> _SUPPLIED ENTRIES_

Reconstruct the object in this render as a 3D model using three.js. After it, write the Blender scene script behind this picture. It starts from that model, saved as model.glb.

--

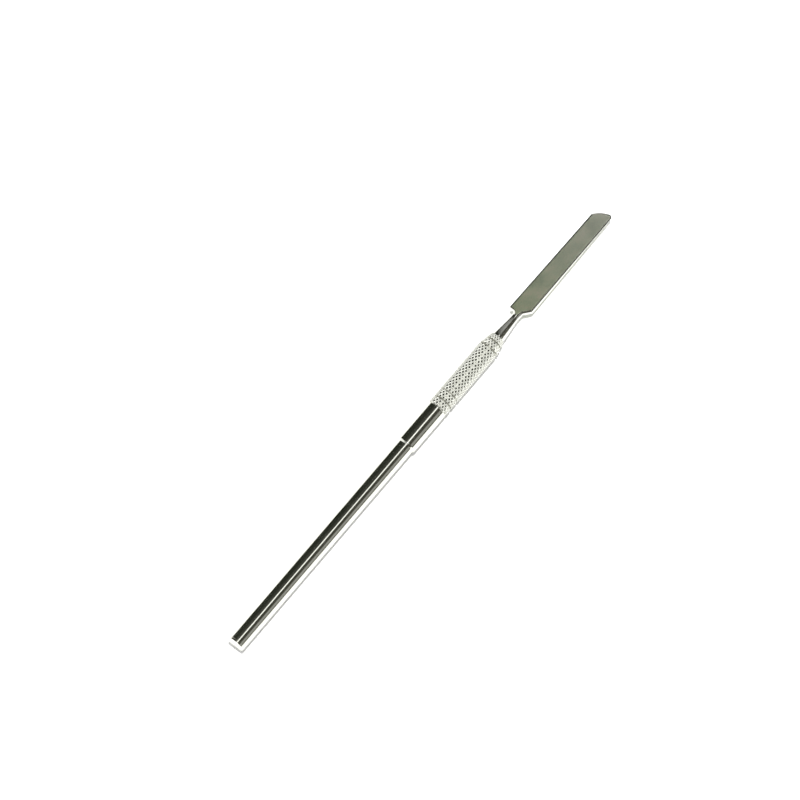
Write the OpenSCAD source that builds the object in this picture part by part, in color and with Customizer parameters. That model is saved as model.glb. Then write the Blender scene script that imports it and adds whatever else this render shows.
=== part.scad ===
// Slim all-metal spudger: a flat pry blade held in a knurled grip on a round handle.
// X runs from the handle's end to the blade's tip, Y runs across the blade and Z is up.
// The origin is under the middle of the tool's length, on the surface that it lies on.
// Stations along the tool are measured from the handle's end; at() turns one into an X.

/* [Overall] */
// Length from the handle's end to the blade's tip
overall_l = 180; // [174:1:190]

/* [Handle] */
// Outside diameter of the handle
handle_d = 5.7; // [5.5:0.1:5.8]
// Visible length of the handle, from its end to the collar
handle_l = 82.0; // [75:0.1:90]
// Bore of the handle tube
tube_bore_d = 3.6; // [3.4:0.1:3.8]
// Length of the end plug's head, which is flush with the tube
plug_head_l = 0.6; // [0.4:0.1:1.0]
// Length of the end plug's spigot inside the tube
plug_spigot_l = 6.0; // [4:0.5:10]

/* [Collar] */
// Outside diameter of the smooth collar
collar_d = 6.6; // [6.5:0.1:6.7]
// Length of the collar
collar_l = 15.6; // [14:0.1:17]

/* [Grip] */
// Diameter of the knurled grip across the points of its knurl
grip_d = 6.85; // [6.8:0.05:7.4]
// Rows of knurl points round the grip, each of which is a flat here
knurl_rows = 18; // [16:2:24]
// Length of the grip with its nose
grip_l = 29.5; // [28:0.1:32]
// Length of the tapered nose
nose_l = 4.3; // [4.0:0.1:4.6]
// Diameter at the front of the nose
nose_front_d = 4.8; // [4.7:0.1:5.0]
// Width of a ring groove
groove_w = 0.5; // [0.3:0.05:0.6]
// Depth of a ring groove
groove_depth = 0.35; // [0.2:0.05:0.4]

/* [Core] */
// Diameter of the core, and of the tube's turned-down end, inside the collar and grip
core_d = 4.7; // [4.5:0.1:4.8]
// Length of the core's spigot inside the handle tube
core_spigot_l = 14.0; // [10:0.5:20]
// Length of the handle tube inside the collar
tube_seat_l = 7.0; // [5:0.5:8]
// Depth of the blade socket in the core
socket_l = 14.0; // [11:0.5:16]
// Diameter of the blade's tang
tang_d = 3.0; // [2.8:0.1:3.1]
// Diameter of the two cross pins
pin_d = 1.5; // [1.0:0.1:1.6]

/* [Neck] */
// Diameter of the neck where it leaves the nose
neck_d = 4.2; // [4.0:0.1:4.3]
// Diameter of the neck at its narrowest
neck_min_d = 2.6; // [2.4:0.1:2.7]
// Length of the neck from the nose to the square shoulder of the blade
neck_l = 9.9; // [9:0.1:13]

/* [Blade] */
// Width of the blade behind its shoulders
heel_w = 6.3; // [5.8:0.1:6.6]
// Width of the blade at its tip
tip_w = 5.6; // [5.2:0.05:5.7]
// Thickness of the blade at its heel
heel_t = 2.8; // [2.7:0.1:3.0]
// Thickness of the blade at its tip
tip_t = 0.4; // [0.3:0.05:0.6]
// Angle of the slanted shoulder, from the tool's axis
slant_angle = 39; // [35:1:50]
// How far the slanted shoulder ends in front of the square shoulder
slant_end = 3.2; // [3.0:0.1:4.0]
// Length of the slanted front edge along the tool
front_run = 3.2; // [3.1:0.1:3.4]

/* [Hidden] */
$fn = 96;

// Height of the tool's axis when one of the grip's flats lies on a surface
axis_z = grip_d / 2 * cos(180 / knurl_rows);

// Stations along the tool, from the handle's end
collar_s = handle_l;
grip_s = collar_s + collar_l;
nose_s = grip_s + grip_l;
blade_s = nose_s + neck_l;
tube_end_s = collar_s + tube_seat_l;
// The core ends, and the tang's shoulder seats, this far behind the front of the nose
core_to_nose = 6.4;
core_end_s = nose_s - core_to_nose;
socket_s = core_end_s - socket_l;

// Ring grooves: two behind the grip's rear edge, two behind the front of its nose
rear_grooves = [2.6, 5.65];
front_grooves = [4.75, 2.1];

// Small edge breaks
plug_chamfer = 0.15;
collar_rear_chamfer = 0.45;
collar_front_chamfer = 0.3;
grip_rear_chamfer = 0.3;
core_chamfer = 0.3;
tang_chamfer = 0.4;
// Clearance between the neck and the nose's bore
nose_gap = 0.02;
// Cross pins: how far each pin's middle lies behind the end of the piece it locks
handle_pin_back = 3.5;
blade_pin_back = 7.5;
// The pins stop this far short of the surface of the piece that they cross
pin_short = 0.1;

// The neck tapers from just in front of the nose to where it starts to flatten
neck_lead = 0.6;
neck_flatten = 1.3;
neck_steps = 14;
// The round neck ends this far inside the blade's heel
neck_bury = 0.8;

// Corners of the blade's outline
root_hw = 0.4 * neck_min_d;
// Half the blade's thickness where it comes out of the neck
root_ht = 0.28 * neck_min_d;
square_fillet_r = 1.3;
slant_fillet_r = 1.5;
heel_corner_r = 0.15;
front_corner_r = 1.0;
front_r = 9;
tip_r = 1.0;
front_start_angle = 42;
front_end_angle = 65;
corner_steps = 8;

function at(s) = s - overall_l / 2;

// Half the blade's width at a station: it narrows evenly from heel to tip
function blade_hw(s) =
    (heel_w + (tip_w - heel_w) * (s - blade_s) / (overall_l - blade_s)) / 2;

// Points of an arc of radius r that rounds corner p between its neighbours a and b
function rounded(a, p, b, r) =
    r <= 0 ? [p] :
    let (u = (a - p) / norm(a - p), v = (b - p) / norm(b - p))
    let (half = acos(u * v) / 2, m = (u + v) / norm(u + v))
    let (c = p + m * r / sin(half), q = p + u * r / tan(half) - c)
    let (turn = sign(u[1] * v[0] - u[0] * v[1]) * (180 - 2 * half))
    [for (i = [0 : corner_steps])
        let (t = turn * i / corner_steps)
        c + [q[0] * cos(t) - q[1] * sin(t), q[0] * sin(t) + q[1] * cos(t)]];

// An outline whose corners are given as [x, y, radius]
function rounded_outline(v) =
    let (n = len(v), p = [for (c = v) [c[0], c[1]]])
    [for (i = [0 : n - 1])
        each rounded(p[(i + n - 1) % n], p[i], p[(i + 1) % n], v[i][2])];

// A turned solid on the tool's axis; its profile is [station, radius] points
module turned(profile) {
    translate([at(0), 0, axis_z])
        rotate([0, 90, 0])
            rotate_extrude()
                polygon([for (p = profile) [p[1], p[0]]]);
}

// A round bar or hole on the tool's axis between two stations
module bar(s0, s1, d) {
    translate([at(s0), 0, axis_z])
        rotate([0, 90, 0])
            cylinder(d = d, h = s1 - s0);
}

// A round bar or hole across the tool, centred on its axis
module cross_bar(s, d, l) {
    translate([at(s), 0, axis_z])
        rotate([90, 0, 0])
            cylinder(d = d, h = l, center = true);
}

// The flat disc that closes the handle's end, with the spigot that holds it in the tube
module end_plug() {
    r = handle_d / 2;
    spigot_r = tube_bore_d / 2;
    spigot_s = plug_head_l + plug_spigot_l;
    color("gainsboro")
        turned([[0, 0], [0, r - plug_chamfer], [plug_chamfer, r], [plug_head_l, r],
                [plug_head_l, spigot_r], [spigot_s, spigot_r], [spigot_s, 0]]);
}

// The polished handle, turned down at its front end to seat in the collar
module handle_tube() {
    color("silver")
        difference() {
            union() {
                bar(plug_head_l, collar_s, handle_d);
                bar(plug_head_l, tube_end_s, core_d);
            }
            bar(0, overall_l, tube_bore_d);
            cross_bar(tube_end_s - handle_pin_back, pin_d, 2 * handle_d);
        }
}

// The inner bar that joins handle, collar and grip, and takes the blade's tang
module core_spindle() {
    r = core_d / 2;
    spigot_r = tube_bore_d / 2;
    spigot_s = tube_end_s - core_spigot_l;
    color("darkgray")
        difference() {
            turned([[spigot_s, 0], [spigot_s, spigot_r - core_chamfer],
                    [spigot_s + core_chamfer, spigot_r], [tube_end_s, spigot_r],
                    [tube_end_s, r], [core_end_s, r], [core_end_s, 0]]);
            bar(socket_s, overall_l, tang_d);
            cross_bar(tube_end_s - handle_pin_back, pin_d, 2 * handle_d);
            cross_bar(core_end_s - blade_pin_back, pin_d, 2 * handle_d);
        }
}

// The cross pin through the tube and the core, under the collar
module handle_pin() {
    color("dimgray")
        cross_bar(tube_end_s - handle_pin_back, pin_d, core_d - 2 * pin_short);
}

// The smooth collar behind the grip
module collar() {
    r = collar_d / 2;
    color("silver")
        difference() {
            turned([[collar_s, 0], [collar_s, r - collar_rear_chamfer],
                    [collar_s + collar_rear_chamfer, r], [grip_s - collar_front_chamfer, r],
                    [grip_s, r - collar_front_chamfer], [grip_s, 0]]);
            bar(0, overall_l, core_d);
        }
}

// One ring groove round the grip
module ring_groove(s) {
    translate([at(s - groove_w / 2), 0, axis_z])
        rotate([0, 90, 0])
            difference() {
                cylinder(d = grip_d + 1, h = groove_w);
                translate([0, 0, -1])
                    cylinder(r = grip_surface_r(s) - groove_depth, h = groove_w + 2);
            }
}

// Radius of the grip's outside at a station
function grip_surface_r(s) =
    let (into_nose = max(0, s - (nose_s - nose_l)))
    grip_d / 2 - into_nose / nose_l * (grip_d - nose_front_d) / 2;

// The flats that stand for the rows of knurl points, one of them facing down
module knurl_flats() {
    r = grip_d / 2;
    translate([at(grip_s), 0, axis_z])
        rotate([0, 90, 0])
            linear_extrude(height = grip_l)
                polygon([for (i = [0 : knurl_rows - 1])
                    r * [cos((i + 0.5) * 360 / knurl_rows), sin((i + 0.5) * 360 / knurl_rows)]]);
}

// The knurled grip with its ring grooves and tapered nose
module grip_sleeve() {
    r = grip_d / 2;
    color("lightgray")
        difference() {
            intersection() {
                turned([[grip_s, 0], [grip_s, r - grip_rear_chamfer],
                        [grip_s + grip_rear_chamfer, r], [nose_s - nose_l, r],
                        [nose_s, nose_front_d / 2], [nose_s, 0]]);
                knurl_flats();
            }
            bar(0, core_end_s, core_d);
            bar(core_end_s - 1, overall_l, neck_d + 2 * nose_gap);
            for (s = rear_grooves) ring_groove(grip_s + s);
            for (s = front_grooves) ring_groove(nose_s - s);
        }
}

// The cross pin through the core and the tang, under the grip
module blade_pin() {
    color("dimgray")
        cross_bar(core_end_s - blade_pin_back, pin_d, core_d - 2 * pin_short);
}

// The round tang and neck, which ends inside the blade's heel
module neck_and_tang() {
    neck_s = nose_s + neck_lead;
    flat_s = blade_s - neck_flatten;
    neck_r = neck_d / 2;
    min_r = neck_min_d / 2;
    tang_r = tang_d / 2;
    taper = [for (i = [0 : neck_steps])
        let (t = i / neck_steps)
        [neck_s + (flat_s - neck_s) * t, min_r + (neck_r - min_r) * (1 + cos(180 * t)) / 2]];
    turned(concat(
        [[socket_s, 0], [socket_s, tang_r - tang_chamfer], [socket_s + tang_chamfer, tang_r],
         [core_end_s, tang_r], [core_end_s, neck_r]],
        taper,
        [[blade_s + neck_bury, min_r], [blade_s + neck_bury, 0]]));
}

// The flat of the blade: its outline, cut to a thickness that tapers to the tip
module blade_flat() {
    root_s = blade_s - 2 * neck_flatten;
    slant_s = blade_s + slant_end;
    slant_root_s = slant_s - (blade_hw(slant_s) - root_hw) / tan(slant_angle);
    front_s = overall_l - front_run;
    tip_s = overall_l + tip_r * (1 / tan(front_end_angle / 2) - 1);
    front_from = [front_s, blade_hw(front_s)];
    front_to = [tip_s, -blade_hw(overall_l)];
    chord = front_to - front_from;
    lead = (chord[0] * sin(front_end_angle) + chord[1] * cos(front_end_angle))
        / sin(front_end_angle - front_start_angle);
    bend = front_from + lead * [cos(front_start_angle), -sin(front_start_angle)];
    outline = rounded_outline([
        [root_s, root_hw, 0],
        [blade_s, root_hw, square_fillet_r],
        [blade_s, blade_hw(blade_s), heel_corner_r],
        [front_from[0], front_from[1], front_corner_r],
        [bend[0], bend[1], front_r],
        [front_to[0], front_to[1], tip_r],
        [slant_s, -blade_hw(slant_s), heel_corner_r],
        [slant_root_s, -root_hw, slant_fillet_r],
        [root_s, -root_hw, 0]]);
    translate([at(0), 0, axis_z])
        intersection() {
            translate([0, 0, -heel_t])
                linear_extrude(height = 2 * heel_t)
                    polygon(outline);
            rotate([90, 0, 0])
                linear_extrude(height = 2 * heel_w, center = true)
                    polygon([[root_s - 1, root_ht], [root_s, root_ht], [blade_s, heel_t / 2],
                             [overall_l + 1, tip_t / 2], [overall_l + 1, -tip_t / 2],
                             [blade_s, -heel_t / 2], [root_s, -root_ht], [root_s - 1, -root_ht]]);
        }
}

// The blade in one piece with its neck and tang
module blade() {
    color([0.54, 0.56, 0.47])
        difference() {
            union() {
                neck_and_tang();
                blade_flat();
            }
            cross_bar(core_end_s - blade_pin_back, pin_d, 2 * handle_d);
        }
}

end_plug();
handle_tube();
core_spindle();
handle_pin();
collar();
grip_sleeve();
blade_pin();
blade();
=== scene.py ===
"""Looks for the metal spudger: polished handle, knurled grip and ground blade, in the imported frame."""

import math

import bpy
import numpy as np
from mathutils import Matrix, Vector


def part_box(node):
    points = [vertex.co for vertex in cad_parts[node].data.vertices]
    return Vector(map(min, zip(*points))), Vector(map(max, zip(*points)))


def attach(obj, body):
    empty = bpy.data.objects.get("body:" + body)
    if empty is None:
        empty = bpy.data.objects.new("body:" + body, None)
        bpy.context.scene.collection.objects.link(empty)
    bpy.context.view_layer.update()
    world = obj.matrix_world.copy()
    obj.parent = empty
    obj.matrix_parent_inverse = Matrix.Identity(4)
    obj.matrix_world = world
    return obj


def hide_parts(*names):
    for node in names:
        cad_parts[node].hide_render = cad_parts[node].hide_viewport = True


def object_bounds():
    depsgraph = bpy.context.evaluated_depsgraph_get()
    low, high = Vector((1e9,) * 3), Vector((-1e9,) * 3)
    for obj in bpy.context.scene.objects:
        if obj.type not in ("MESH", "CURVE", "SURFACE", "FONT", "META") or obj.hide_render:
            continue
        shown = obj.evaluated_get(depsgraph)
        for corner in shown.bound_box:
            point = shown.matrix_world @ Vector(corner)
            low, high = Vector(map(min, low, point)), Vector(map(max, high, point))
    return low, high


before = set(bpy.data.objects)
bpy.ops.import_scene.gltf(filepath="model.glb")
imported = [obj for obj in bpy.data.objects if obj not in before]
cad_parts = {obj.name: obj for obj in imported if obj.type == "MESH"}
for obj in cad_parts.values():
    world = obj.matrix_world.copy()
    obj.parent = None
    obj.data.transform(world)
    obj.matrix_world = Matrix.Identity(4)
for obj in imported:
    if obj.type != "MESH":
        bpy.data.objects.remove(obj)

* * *

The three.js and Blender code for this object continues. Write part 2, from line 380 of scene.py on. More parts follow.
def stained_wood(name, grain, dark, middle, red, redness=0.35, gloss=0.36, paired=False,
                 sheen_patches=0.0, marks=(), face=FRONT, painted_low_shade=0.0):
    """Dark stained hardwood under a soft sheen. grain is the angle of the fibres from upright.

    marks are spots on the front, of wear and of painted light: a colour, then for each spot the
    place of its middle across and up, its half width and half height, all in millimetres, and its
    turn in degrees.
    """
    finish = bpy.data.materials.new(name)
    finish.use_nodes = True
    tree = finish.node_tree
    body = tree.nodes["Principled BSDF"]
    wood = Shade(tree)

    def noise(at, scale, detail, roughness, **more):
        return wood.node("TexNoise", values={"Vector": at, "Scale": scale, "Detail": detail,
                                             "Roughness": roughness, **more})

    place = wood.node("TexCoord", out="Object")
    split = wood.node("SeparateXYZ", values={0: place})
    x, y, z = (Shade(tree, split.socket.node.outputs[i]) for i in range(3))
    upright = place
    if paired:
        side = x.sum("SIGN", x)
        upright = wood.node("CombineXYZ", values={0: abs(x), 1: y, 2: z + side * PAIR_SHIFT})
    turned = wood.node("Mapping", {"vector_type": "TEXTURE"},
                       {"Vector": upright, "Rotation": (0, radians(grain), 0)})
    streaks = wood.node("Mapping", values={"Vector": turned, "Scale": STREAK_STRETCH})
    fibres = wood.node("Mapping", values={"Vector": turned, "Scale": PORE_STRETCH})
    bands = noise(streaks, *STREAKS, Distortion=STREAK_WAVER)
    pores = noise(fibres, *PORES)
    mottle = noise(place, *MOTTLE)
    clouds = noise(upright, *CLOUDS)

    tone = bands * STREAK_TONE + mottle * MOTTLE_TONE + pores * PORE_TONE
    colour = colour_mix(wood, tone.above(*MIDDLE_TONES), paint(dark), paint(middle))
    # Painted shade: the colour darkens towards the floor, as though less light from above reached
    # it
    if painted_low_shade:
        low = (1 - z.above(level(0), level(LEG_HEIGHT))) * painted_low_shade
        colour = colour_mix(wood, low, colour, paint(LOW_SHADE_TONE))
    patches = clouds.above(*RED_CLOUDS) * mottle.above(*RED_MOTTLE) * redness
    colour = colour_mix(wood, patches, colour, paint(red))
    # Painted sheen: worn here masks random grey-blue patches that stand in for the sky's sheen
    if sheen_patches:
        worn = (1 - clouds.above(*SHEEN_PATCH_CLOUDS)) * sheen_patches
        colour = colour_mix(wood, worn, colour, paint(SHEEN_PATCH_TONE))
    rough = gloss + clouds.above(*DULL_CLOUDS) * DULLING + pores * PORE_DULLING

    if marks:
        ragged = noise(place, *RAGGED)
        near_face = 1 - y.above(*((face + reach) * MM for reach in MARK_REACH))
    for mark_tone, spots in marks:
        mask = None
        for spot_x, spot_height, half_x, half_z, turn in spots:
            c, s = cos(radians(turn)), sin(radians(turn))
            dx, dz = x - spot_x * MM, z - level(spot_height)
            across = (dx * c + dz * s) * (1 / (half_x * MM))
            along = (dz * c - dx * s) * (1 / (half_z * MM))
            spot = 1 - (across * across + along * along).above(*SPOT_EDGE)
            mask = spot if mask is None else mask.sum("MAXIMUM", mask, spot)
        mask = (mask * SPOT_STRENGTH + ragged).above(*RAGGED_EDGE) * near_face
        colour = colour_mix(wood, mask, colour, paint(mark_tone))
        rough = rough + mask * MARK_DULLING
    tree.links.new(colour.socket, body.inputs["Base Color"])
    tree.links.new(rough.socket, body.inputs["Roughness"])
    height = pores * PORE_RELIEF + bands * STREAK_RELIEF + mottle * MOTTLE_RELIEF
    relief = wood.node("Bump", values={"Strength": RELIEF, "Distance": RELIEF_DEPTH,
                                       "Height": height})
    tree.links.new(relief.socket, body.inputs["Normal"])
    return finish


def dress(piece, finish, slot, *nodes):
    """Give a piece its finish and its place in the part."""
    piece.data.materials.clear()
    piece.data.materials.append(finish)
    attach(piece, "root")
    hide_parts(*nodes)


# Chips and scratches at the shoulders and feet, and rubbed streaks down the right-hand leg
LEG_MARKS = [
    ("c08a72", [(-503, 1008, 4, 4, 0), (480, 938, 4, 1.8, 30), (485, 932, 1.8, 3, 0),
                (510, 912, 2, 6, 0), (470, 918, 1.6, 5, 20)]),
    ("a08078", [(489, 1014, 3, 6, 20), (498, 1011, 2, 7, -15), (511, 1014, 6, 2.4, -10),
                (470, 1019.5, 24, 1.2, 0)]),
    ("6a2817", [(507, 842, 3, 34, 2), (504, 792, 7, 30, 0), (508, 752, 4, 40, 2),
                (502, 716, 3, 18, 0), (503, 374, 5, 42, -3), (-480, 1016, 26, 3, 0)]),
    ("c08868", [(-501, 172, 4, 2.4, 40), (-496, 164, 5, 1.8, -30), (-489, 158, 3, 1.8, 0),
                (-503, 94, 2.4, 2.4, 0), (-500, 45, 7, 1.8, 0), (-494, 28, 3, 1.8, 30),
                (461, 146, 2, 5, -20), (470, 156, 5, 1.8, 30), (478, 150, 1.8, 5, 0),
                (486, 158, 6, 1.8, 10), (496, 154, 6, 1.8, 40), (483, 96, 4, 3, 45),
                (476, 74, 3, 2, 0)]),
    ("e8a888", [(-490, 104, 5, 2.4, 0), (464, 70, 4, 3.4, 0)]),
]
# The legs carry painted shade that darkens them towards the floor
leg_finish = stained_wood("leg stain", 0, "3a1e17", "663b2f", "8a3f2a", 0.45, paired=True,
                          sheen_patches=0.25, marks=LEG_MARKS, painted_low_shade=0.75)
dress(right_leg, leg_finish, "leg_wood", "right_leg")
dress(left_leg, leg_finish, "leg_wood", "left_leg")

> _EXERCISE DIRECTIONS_
Above are the lines; repeat exactly the ones from the line containing "neck and tang" down to the line containing "return low, high", both inclusive.

> _FULL SOLUTION_
// The blade in one piece with its neck and tang
module blade() {
    color([0.54, 0.56, 0.47])
        difference() {
            union() {
                neck_and_tang();
                blade_flat();
            }
            cross_bar(core_end_s - blade_pin_back, pin_d, 2 * handle_d);
        }
}

end_plug();
handle_tube();
core_spindle();
handle_pin();
collar();
grip_sleeve();
blade_pin();
blade();
=== scene.py ===
"""Looks for the metal spudger: polished handle, knurled grip and ground blade, in the imported frame."""

import math

import bpy
import numpy as np
from mathutils import Matrix, Vector


def part_box(node):
    points = [vertex.co for vertex in cad_parts[node].data.vertices]
    return Vector(map(min, zip(*points))), Vector(map(max, zip(*points)))


def attach(obj, body):
    empty = bpy.data.objects.get("body:" + body)
    if empty is None:
        empty = bpy.data.objects.new("body:" + body, None)
        bpy.context.scene.collection.objects.link(empty)
    bpy.context.view_layer.update()
    world = obj.matrix_world.copy()
    obj.parent = empty
    obj.matrix_parent_inverse = Matrix.Identity(4)
    obj.matrix_world = world
    return obj


def hide_parts(*names):
    for node in names:
        cad_parts[node].hide_render = cad_parts[node].hide_viewport = True


def object_bounds():
    depsgraph = bpy.context.evaluated_depsgraph_get()
    low, high = Vector((1e9,) * 3), Vector((-1e9,) * 3)
    for obj in bpy.context.scene.objects:
        if obj.type not in ("MESH", "CURVE", "SURFACE", "FONT", "META") or obj.hide_render:
            continue
        shown = obj.evaluated_get(depsgraph)
        for corner in shown.bound_box:
            point = shown.matrix_world @ Vector(corner)
            low, high = Vector(map(min, low, point)), Vector(map(max, high, point))
    return low, high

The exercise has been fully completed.